UPDATE II:  As Joan Walsh notes, a new Newsweek article just out from Daniel Klaidman is sub-headlined:  "Obama doesn't want to look back, but Attorney General Eric Holder may probe Bush-era torture anyway" and reports:

Holder, 58, may be on the verge of asserting his independence in a profound way. Four knowledgeable sources tell NEWSWEEK that he is now leaning toward appointing a prosecutor to investigate the Bush administration's brutal interrogation practices, something the president has been reluctant to do. While no final decision has been made, an announcement could come in a matter of weeks, say these sources, who decline to be identified discussing a sensitive law-enforcement matter.

Such a decision would roil the country, would likely plunge Washington into a new round of partisan warfare, and could even imperil Obama's domestic priorities, including health care and energy reform. Holder knows all this, and he has been wrestling with the question for months. "I hope that whatever decision I make would not have a negative impact on the president's agenda," he says. "But that can't be a part of my decision."

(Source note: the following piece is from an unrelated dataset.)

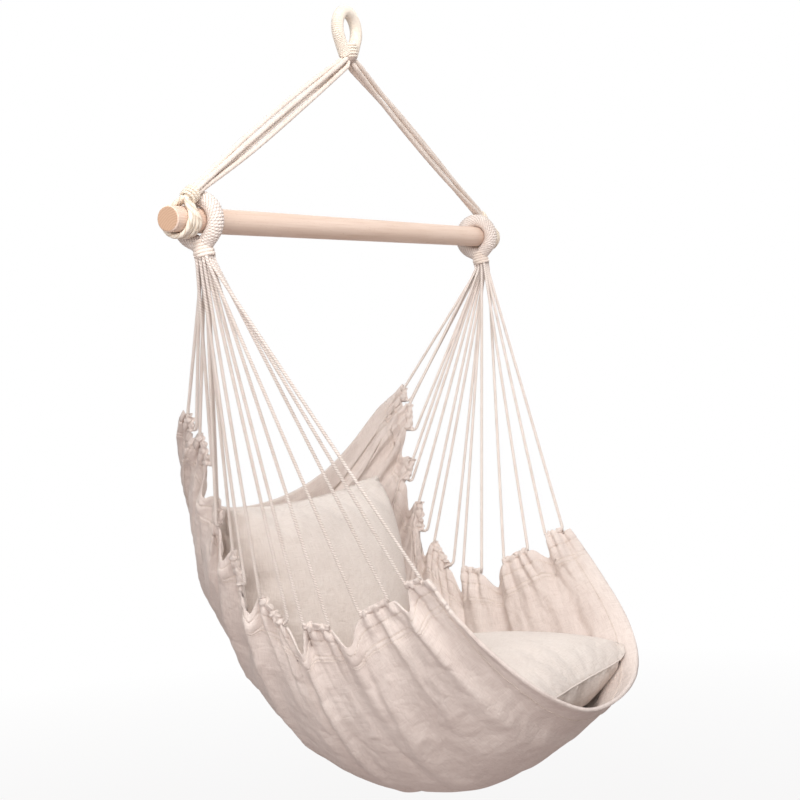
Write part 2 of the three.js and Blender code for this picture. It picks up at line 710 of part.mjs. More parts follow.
function canvasGeometry() {
  const half = canvasThickness / 2;
  let solid = toSolid(shell(layer(surface.folded, surface.foldedNormals, half),
    layer(surface.folded, surface.foldedNormals, -half)));
  for (const side of [-1, 1]) {
    cordRoutes.forEach(({ casing: route }) => {
      solid = solid.add(toSolid(casing(side, route, casingApothem, -restGap)));
    });
    cordRoutes.forEach(({ points }) => {
      const sided = points.map((point) => onSide(point, side));
      solid = solid.subtract(toSolid(tube(sided, 2 * boreApothem * flatToCorner, casingSides)));
    });
  }
  return toGeometry(solid);
}
addMesh(barFrame, 'seat_canvas', canvasGeometry(), canvas);

// Cushions: crowned both sides, the sides drawn in between the corners

function pillow(width, length, crown, growth) {
  const count = cushionCells + 1;
  const top = [];
  const bottom = [];
  const drawn = (share) => 1 - cushionDrawShare * (1 - share * share);
  for (let i = 0; i < count; i += 1) {
    for (let k = 0; k < count; k += 1) {
      const p = Math.sin(Math.PI / 2 * (2 * i / cushionCells - 1));
      const q = Math.sin(Math.PI / 2 * (2 * k / cushionCells - 1));
      const swell = (Math.max((1 - p * p) * (1 - q * q), 0)) ** cushionSwellPower;
      const x = p * (width / 2 + growth) * drawn(q);
      const y = q * (length / 2 + growth) * drawn(p);
      top.push(vec(x, y, swell * (crown + growth)));
      bottom.push(vec(x, y, -swell * (crown + growth)));
    }
  }
  const index = [];
  const offset = top.length;
  for (let i = 0; i < cushionCells; i += 1) {
    for (let k = 0; k < cushionCells; k += 1) {
      const a = i * count + k;
      const [b, c, d] = [a + count, a + 1, a + count + 1];
      const rising = (i < cushionCells / 2) === (k < cushionCells / 2);
      const faces = rising ? [a, b, d, a, d, c] : [a, b, c, b, d, c];
      index.push(...faces);
      const underFaces = rising ? [a, d, b, a, c, d] : [a, c, b, b, c, d];
      index.push(...underFaces.map((corner) => corner + offset));
    }
  }
  const geometry = new THREE.BufferGeometry().setFromPoints([...top, ...bottom]);
  geometry.setIndex(index);
  return geometry;
}

const liftDirection = (degrees) => vec(0, -1, 0).applyAxisAngle(barAxis, -THREE.MathUtils.degToRad(degrees));
const seatCushionLift = liftDirection(seatCushionLiftDegrees);
const backCushionLift = liftDirection(backCushionLiftDegrees);
const seatCushionTilt = THREE.MathUtils.degToRad(seatCushionTiltDegrees);
const backCushionTilt = THREE.MathUtils.degToRad(backCushionTiltDegrees);

function seatCushionSolid(growth) {
  return toSolid(pillow(seatCushionWidth, seatCushionLength, seatCushionCrown, growth)
    .translate(0, seatCushionLength / 2, 0).rotateX(-seatCushionTilt)
    .translate(0, -seatCushionFront, -seatCushionFrontDrop));
}

function backCushionSolid(growth) {
  return toSolid(pillow(backCushionWidth, backCushionHeight, backCushionCrown, growth)
    .translate(0, -backCushionHeight / 2, 0).rotateX(Math.PI / 2 - backCushionTilt)
    .translate(0, backCushionRear, -backCushionTop));
}

// What the canvas takes up, with its rest gap inside and all that lies beyond it outside
function canvasClearing(gap) {
  const inner = layer(surface.folded, surface.foldedNormals, canvasThickness / 2 + gap);
  const beyond = layer(surface.plain, surface.plainNormals, -seatCushionCrown / 2);
  return toSolid(shell(inner, beyond));
}
const clearing = canvasClearing(restGap);
const backCushion = largestPart(backCushionSolid(0).subtract(clearing));
addMesh(barFrame, 'back_cushion', toGeometry(backCushion), cushionCloth);

// The seat cushion is trimmed so that each cushion comes out by itself without a clash
function seatCushionGeometry() {
  let solid = seatCushionSolid(0).subtract(clearing).subtract(backCushionSolid(restGap));
  const wide = canvasClearing(liftGap);
  const backAll = backCushionSolid(liftGap);
  liftSteps.forEach((step) => {
    const seatLift = seatCushionLift.clone().multiplyScalar(-step).toArray();
    const backLift = backCushionLift.clone().multiplyScalar(step).toArray();
    solid = solid.subtract(wide.translate(seatLift));
    solid = solid.subtract(backAll.translate(seatLift));
    solid = solid.subtract(backAll.translate(backLift));
  });
  return toGeometry(largestPart(solid));
}
addMesh(barFrame, 'seat_cushion', seatCushionGeometry(), cushionCloth);

export default chair;
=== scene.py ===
"""The looks of a hammock chair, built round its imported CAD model.

Metres, in the row frame: +X along the bar, the sitter faces -Y, +Z up, origin at the eye's bearing point.
The first sizes and shares repeat those of the CAD source, so that each piece lies on its node.
"""

import math

import bpy
import numpy as np
from mathutils import Matrix, Vector
from mathutils.bvhtree import BVHTree


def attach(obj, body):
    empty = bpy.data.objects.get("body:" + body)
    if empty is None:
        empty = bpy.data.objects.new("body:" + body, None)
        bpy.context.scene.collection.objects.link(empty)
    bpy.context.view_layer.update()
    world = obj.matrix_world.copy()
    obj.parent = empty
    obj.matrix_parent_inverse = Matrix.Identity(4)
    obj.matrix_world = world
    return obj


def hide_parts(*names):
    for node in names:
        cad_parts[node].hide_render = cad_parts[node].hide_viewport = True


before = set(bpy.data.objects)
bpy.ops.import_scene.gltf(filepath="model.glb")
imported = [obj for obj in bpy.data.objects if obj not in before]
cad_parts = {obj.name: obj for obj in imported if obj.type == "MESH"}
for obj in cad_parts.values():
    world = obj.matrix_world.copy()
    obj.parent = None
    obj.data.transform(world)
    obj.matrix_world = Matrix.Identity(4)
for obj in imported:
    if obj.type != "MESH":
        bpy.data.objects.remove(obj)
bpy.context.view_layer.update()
sides = (("left", -1), ("right", 1))

# Spreader bar
bar_length = 1.0
bar_diameter = 0.035
bar_drop = 0.333
bar_clearance = 0.00045
rest_gap = 0.0003

# Hanging eye
eye_rope_diameter = 0.020
eye_width = 0.058
eye_cord_diameter = 0.0042
knob_diameter = 0.028
knob_drop = 0.059
knob_collar_height = 0.005

# Harness
strand_diameter = 0.0064
strand_spacing = 0.0068
harness_inset = 0.031
harness_neck_start = 0.027
harness_neck_height = 0.021
harness_neck_tilt = math.radians(50)
harness_neck_diameter = 0.022
harness_roll = {"left": math.radians(20), "right": math.radians(-3)}
harness_leg_spread = 0.0036
harness_cord_diameter = 0.0042
strand_drop_share = 1.1
strand_low_share = 0.6
strand_thickness_share = 1 / 3
strand_lead_share = 1.2
strand_middle_shares = (0.3, 0.7)

# Side rings
ring_inset = 0.068
ring_rope_diameter = 0.020
ring_cord_diameter = 0.0048
ring_leg_spread = 0.0055
ring_neck_start = 0.032
ring_neck_height = 0.018
ring_lean = math.radians(9)

# Suspension cords
cord_diameter = 0.005
cord_spacing = 0.0057
cord_lead = 0.008
cord_bend_radius = 0.006
cord_bend_width = 0.0132
cord_sharp_turn = math.radians(108)
leg_rows = (1, 2, 0, 3, 0, 1, 2, 3, 3, 2, 1, 0, 3, 0, 1, 2)
legs_per_row = 4

# Canvas
seat_half_width = 0.330
seat_depth = 0.639
seat_rear = 0.247
seat_drop = 0.886
canvas_thickness = 0.002
casing_wall = 0.0017
notch_depth = 0.040
hem_corner_reach = 0.009
fold_height = 0.009
fold_spacing = 0.040
front_bulge = 0.010
rear_rise = 0.026
edge_fade_power = 6
hem_shares = (
    (1, 0.213, 0.301), (0.988, 0.224, 0.327), (0.976, 0.234, 0.334), (0.945, 0.246, 0.386),
    (0.921, 0.251, 0.443), (0.903, 0.240, 0.487), (0.885, 0.272, 0.529), (0.864, 0.288, 0.587),
    (0.842, 0.324, 0.609), (0.812, 0.380, 0.651), (0.794, 0.421, 0.659), (0.77, 0.483, 0.661),
    (0.745, 0.557, 0.639), (0.739, 0.630, 0.614), (0.752, 0.680, 0.589), (0.776, 0.725, 0.576),
)
centre_shares = (
    (0.039, 0.494), (0.000, 0.628), (0.043, 0.759), (0.194, 0.914),
    (0.363, 0.991), (0.609, 0.996), (0.813, 0.935), (1.000, 0.822),
)
section_power_shares = (2.0, -1.5, 1.8)
notch_shares = (0.22, 0.7, 0.75, 0.85, 1.0, 0.8, 0.7)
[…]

I'll believe that only if and when I see it, but as Obama himself has recognized, it's ultimately irrelevant what Obama wants in this regard.  The duty to bring prosecutions where they are merited falls squarely and solely with the Attorney General, and indeed, it would be highly inappropriate for the President to attempt to pressure him one way or the other. 

As Holder ostensibly recognizes, the type of political considerations that Obama defenders typically cite in order to justify the President's opposition to prosecutions ("it will ruin bipartisanship; it will distract from health care; he has to focus on the economy") are completely inappropriate for an apolitical Attorney General to allow to steer him away from prosecutions where serious crimes were committed.  That's particularly true where, as here, we're talking about serious war crimes which the U.S. is obligated by treaty to submit for prosecution.  The appointment of a strong and truly independent prosecutor to investigate Bush-era war crimes would be a substantial step in the right direction.